Brent crude was down $1.81, or 3%, at $59.49 a barrel at 1323 GMT, after rising 4.7% on Tuesday, the biggest percentage gain in a day since December.
U.S. West Texas Intermediate (WTI) crude futures were down $1.80, or 3.1%, at $55.30 a barrel, having risen 4% the previous session, the most in just over a month.
China reported a raft of unexpectedly weak data for July, including a surprise drop in industrial output growth to a more than 17-year low, underlining widening economic cracks as the trade war with the United States intensifies.
"Oil is giving up most of Tuesdays gain as it was reminded of economic realities with Chinas industrial output falling to a 17-year low," said Harry Tchilinguirian, global oil strategist at BNP Paribas in London.
"Yesterday and today's price action goes to show just how focused and twitchy the oil market is on current and future economic conditions these days and far less so on supply-side developments."
The global slowdown amplified by tariff conflicts and uncertainty over Brexit is also pressuring European economies. A slump in exports sent Germany's economy into reverse in the second quarter, data showed.
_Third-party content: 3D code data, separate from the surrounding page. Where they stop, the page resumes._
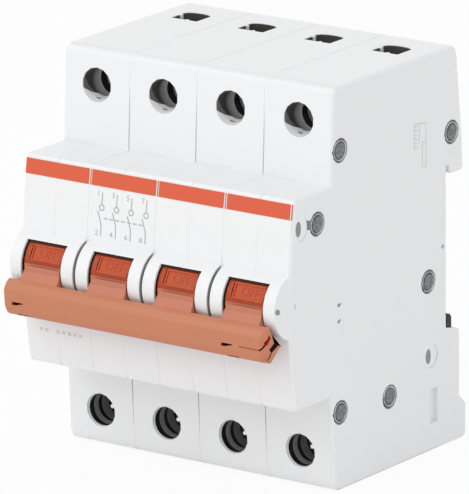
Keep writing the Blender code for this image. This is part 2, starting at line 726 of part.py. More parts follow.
def link_mesh():
    """A wire staple: two pins across the device joined by one leg, about its upper pin."""
    along = Vector(LINK_END) - Vector(CRANK)
    end_x = -(CRANK_LUG / 2 + 0.5)
    route = [(end_x, 0, 0), (LINK_OFFSET, 0, 0), (LINK_OFFSET, along.x, along.y),
             (end_x, along.x, along.y)]
    curve = bpy.data.curves.new("link_wire", 'CURVE')
    curve.dimensions = '3D'
    curve.bevel_depth = LINK_WIRE / 2 * MM
    curve.bevel_resolution = 2
    curve.use_fill_caps = True
    spline = curve.splines.new('POLY')
    spline.points.add(len(route) - 1)
    for point, at in zip(spline.points, route):
        point.co = (*[c * MM for c in at], 1)
    holder = bpy.data.objects.new("link_wire", curve)
    CUTTERS.objects.link(holder)
    seen = holder.evaluated_get(bpy.context.evaluated_depsgraph_get())
    mesh = bpy.data.meshes.new_from_object(seen)
    bpy.data.objects.remove(holder)
    bm = bmesh.new()
    bm.from_mesh(mesh)
    bmesh.ops.remove_doubles(bm, verts=bm.verts, dist=1e-7)
    bmesh.ops.recalc_face_normals(bm, faces=bm.faces)
    bm.to_mesh(mesh)
    bm.free()
    return mesh


def arm_mesh():
    """Contact blade on a hub with two pins, drawn switched on and turned to off."""
    crank = polar((0, 0), ARM_CRANK, ARM_ON_ANGLE)
    pad_y = STRIP_PAD_FACE - ARM_PIVOT[0] - GAP
    pad_z = PAD_HEIGHT - ARM_PIVOT[1]
    blade = rounded([
        (-ARM_HUB_RADIUS, 0, 0),
        (crank[0] - 2.9, crank[1], 2),
        (crank[0] - 1.6, crank[1] + 3.6, 0),
        (pad_y - 3.8, pad_z + 1.2, 0),
        (pad_y - 1.0, pad_z + 2.4, 0),
        (pad_y, pad_z + 2.0, 0),
        (pad_y, pad_z - 2.0, 0),
        (pad_y - 3.0, pad_z - 4.5, 0),
        (crank[0] + 2.9, crank[1], 2),
        (ARM_HUB_RADIUS, 0, 0),
    ])
    back = math.radians(ARM_TRAVEL)
    turn = Matrix.Rotation(back, 2)
    outline = [tuple(turn @ Vector(p)) for p in blade]
    arm = plate("arm_blade", outline, -ARM_THICKNESS / 2, ARM_THICKNESS / 2)
    hub = cylinder("arm_hub", 'X', (0, 0), ARM_HUB_RADIUS, -ARM_HUB_WIDTH / 2, ARM_HUB_WIDTH / 2, 12)
    reach = ARM_HUB_WIDTH / 2 + ARM_PIN_LENGTH
    pin = cylinder("arm_pin", 'X', (0, 0), ARM_PIN_RADIUS, -reach, reach, 10)
    hole = cylinder("link_hole", 'X', polar((0, 0), ARM_CRANK, ARM_OFF_ANGLE),
                    LINK_WIRE / 2 + LINK_HOLE_PLAY, -FAR, FAR, 10)
    combine(arm, 'UNION', [hub, pin])
    combine(arm, 'DIFFERENCE', [hole])
    return bake(arm)


# Conductors and terminals

STRIP_MIDDLE = STRIP_FRONT + STRIP_THICKNESS / 2
STRIP_TOP = HALF_HEIGHT - STRIP_END
STRIP_PAD_MIDDLE = -22.6
STRIP_PAD_FACE = STRIP_PAD_MIDDLE - STRIP_THICKNESS / 2 - PAD_THICKNESS


def fixed_contact_mesh():
    """Copper strip from the upper cage, bent forward and down to the contact pad."""
    path = [(STRIP_MIDDLE, STRIP_TOP), (STRIP_MIDDLE, UPPER_RUN), (STRIP_PAD_MIDDLE, UPPER_RUN),
            (STRIP_PAD_MIDDLE, PAD_HEIGHT - PAD_RADIUS - 0.5)]
    strip = plate("fixed_strip", sheet_path(path, STRIP_THICKNESS), -STRIP_X, STRIP_X)
    pad = cylinder("contact_pad", 'Y', (0, PAD_HEIGHT), PAD_RADIUS, STRIP_PAD_FACE,
                   STRIP_PAD_MIDDLE, 12)
    combine(strip, 'UNION', [pad])
    return bake(strip)


def lower_strip_mesh():
    """Copper strip from the lower cage up and forward to the arm's hub."""
    hub_face = ARM_PIVOT[0] + ARM_HUB_RADIUS + GAP
    path = [(STRIP_MIDDLE, -STRIP_TOP), (STRIP_MIDDLE, ARM_PIVOT[1]), (hub_face, ARM_PIVOT[1])]
    strip = plate("lower_strip", sheet_path(path, STRIP_THICKNESS), -STRIP_X, STRIP_X)
    return bake(strip)


def cage_mesh():
    """Clamp cage about the screw's axis: a box open to the wire, threaded in front."""
    half = CAGE_WIDTH / 2
    tall = CAGE_HEIGHT / 2
    cage = box("cage", (-half, CAGE_FRONT, -tall), (half, CAGE_BACK, tall))
    room = box("cage_room", (CAGE_SIDE - half, CAGE_FRONT + NUT_WALL, -FAR),
               (half - CAGE_SIDE, WIRE_BACK, FAR))
    thread = cylinder("cage_thread", 'Y', (0, 0), SHANK_RADIUS + GAP, CAGE_FRONT - 1,
                      CAGE_FRONT + NUT_WALL + 1, 10)
    combine(cage, 'DIFFERENCE', [room, thread])
    return bake(cage)


def screw_mesh():
    """Terminal screw: slotted cheese head and shank, standing on Z and then laid along Y."""
    tip = STRIP_FRONT - GAP
    length = tip - HEAD_FRONT
    profile = [(0, length), (HEAD_RADIUS - 0.4, length), (HEAD_RADIUS, length - 0.4),
               (HEAD_RADIUS, length - HEAD_LENGTH), (SHANK_RADIUS, length - HEAD_LENGTH),
               (SHANK_RADIUS, 0.6), (SHANK_RADIUS - 0.6, 0), (0, 0)]
    screw = turned("terminal_screw", profile, 12)
    slot = box("driver_slot", (-FAR, -0.5, length - 1.6), (FAR, 0.5, FAR))
    combine(screw, 'DIFFERENCE', [slot])
    mesh = bake(screw)
    lay_down = Matrix.Translation((0, tip * MM, 0)) @ Matrix.Rotation(math.pi / 2, 4, 'X')
    mesh.transform(lay_down)
    return mesh


def clip_mesh():
    """Slider in the foot, with a nose behind the rail's lower edge and a pull slot below."""
    ledge = -RAIL_TOP - GAP
    nose = -RAIL_TOP + CLIP_OVERLAP
    nose_front = RAIL_THICKNESS + GAP + 0.6
    outline = rounded([
        (CLIP_FRONT, ledge, 0),
        (nose_front, ledge, 0),
        (nose_front, nose - 0.6, 0),
        (nose_front + 0.5, nose, 0),
        (CLIP_BACK - 0.5, nose, 0),
        (CLIP_BACK, nose - 0.8, 0),
        (CLIP_BACK, -HALF_HEIGHT + 0.2, 0),
        (CLIP_FRONT, -HALF_HEIGHT + 0.2, 0),
    ])
    clip = plate("clip", outline, -CLIP_WIDTH / 2, CLIP_WIDTH / 2)
    slot = box("pull_slot", (-CLIP_SLOT_WIDTH / 2, CLIP_FRONT + 1.0, -FAR),
               (CLIP_SLOT_WIDTH / 2, CLIP_BACK - 1.0, -HALF_HEIGHT + 3.5))
    combine(clip, 'DIFFERENCE', [slot])
    return bake(clip)


def rivet_mesh():
    """Rivet through all the poles: a long shank with a domed head at each end."""
    face = POLES * POLE_PITCH / 2 - GAP / 2 - RIVET_RECESS_DEPTH + GAP
    top = face + RIVET_HEAD_HEIGHT
    half = [(0, top), (RIVET_HEAD_RADIUS - 0.5, top), (RIVET_HEAD_RADIUS, face + 0.25),
            (RIVET_HEAD_RADIUS, face), (RIVET_RADIUS, face)]
    profile = half + [(r, -h) for r, h in reversed(half)]
    rivet = turned("rivet", profile, 10)
    mesh = bake(rivet)
    mesh.transform(Matrix.Rotation(math.pi / 2, 4, 'Y'))
    return mesh


def pole_x(pole):
    return (pole - (POLES - 1) / 2) * POLE_PITCH


# Assembly

white = material("white_polyamide", (0.85, 0.85, 0.86), 0.45)
orange = material("orange_polyamide", (0.62, 0.11, 0.03), 0.4)
copper_orange = material("bar_polyamide", (0.55, 0.2, 0.1), 0.4)
zinc = material("zinc_plated_steel", (0.55, 0.55, 0.53), 0.35, 1.0)
nickel = material("nickel_plated_steel", (0.6, 0.6, 0.58), 0.3, 1.0)
copper = material("copper", (0.72, 0.4, 0.25), 0.35, 1.0)
rivet_steel = material("rivet_steel", (0.35, 0.35, 0.36), 0.4, 1.0)
spring_steel = material("spring_steel", (0.5, 0.5, 0.52), 0.3, 1.0)
dark = material("dark_polyamide", (0.03, 0.03, 0.03), 0.5)

bar_front = -min(y for y, z in BAR_SECTION) + PIVOT_DEPTH
ROOT = empty("rail_seat", None, (0, (bar_front - HEEL_REAR) / 2, HALF_HEIGHT))

body = body_shell("body")
left_end_body = body_shell("left_end_body", left_end=True)
right_end_body = body_shell("right_end_body", right_end=True)
cover = cover_shell("cover")
end_cover = cover_shell("end_cover", end=True)
toggle = toggle_mesh()
link = link_mesh()
arm = arm_mesh()
fixed_contact = fixed_contact_mesh()
lower_strip = lower_strip_mesh()
cage = cage_mesh()
screw = screw_mesh()
clip = clip_mesh()
rivet = rivet_mesh()

for pole in range(POLES):
    label = f"pole{pole + 1}"
    home = empty(f"{label}_frame", ROOT, (pole_x(pole), 0, 0))
    left = end_cover if pole == 0 else cover
    right = {0: left_end_body, POLES - 1: right_end_body}.get(pole, body)
    place(f"{label}_left_shell", left, white, home)
    place(f"{label}_right_shell", right, white, home)
    place(f"{label}_toggle", toggle, orange, home, (0, *PIVOT))
    place(f"{label}_link", link, spring_steel, home, (0, *CRANK))
    place(f"{label}_moving_contact", arm, copper, home, (0, *ARM_PIVOT))
    place(f"{label}_fixed_contact", fixed_contact, copper, home)
    place(f"{label}_lower_strip", lower_strip, copper, home)
    place(f"{label}_upper_cage", cage, zinc, home, (0, 0, SCREW_Z))
    place(f"{label}_lower_cage", cage, zinc, home, (0, 0, -SCREW_Z))
    place(f"{label}_upper_screw", screw, nickel, home, (0, 0, SCREW_Z))
    place(f"{label}_lower_screw", screw, nickel, home, (0, 0, -SCREW_Z))
    place(f"{label}_rail_clip", clip, dark, home)

place("handle_bar", bar_mesh(), copper_orange, ROOT, (0, *PIVOT))
for number, (y, z) in enumerate(RIVETS, 1):
    place(f"rivet_{number}", rivet, rivet_steel, ROOT, (0, y, z))
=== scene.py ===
import math

import bmesh
import bpy
from mathutils import Matrix, Vector


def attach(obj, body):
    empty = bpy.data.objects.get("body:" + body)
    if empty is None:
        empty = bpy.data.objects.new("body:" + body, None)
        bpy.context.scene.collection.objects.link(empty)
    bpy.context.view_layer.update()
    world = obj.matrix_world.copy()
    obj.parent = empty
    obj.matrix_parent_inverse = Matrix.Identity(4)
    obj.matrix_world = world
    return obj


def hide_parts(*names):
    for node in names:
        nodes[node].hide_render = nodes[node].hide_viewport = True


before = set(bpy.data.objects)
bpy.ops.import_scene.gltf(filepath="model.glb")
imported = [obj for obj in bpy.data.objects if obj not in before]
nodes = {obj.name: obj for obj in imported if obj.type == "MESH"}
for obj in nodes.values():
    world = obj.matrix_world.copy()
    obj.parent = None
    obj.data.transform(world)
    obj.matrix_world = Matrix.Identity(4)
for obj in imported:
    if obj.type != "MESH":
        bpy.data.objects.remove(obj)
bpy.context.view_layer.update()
scene = bpy.context.scene
MM = 0.001
POLES = 4
POLE_PITCH = 17.5
POLE_MIDDLES = [(n - (POLES - 1) / 2) * POLE_PITCH for n in range(POLES)]
JOINTS = [(n - POLES / 2) * POLE_PITCH for n in range(1, POLES)]
RAIL_SEAT = Vector((0, 29.5, 44))       # middle of the rail seat, from which drawings are measured

# Housing shells. Two half shells of white polyamide for each pole, injection moulded with a fine matt
# spark-eroded grain and riveted through their bosses. Handling leaves the edges a little smoother.
MERGE_DISTANCE, SKIN_SHARP, PIECE_SHARP = MM * 0.002, math.radians(35), math.radians(30)


def new_material(name):
    """An empty material: its node tree and its Principled shader."""
    material = bpy.data.materials.new(name)
    material.use_nodes = True
    tree = material.node_tree
    return material, tree, tree.nodes["Principled BSDF"]


def add_node(tree, kind, sockets=(), **settings):
    """A node with its settings; sockets gives (input, output socket or value) pairs."""
    node = tree.nodes.new(kind)
    for name, value in settings.items():
        setattr(node, name, value)
    for name, source in sockets:
        if isinstance(source, bpy.types.NodeSocket):
            tree.links.new(source, node.inputs[name])
        else:
            node.inputs[name].default_value = source
    return node


def add_group(name, tree_type, inputs, outputs):
    """A node group with inputs and outputs given as (label, socket type), and its end nodes."""
    tree = bpy.data.node_groups.new(name, tree_type)
    for direction, sockets in (("INPUT", inputs), ("OUTPUT", outputs)):
        for label, kind in sockets:
            tree.interface.new_socket(label, in_out=direction, socket_type="NodeSocket" + kind)
    return tree, tree.nodes.new("NodeGroupInput"), tree.nodes.new("NodeGroupOutput")


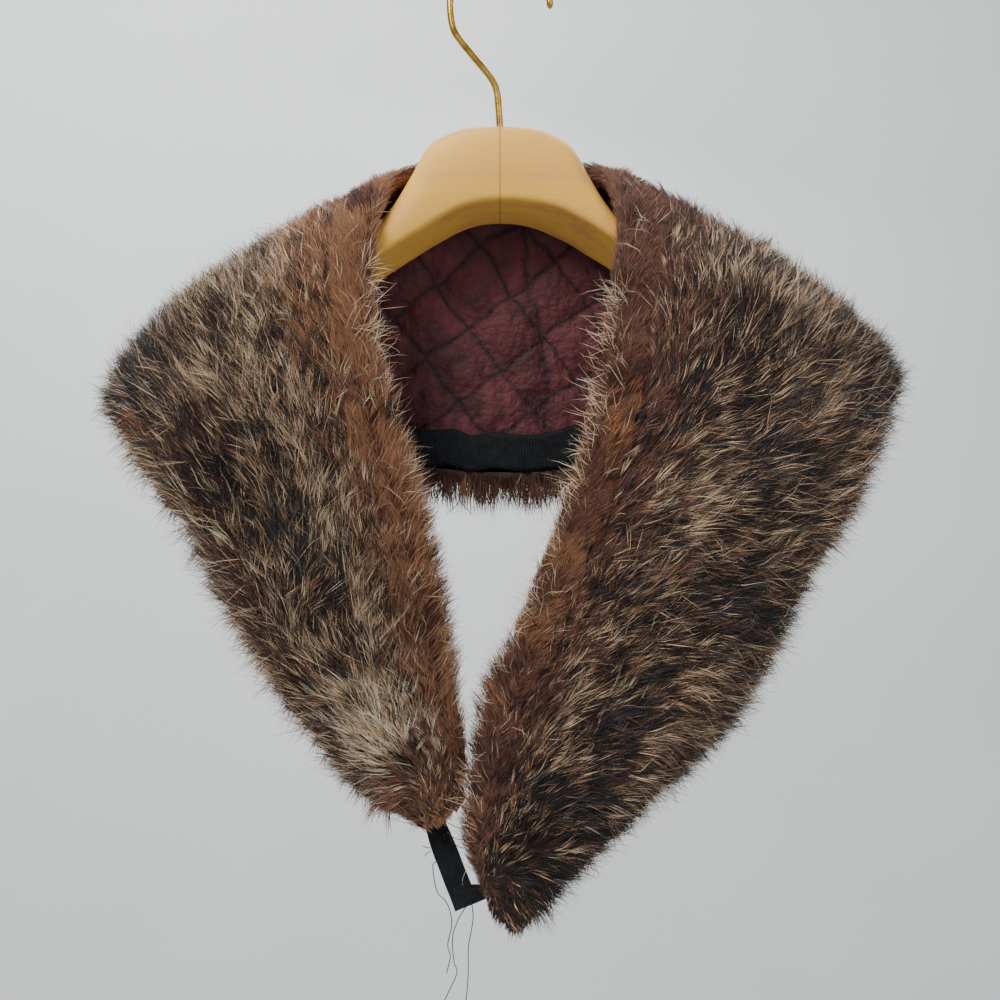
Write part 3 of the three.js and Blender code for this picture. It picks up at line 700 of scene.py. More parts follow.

The euro zone's GDP barely grew in the second quarter of 2019.
The U.S. Treasury bond yield curve inverted for the first time since 2007, in a sign of investor concern that the world's biggest economy could be heading for recession.
Profit taking after Tuesday's gains also weighed on crude prices on Wednesday, analysts said.
"We do expect Brent to continue recovering to $65 per barrel in the coming months," Commerzbank analyst Carsten Fritsch said.
"Oil demand in China and the United States is unlikely to weaken noticeably as a result of the trade conflict, though if this were to happen Saudi Arabia would further reduce its output."
Benchmark crude prices surged on Tuesday after U.S. President Donald Trump backed off his Sept. 1 deadline for 10% tariffs on some products, affecting about half of the $300 billion target list of Chinese goods.
Data from industry group the American Petroleum Institute (API) showed U.S. crude stocks unexpectedly rose last week.
Crude inventories increased by 3.7 million barrels to 443 million, compared with analyst expectations for a decrease of 2.8 million barrels, the API said.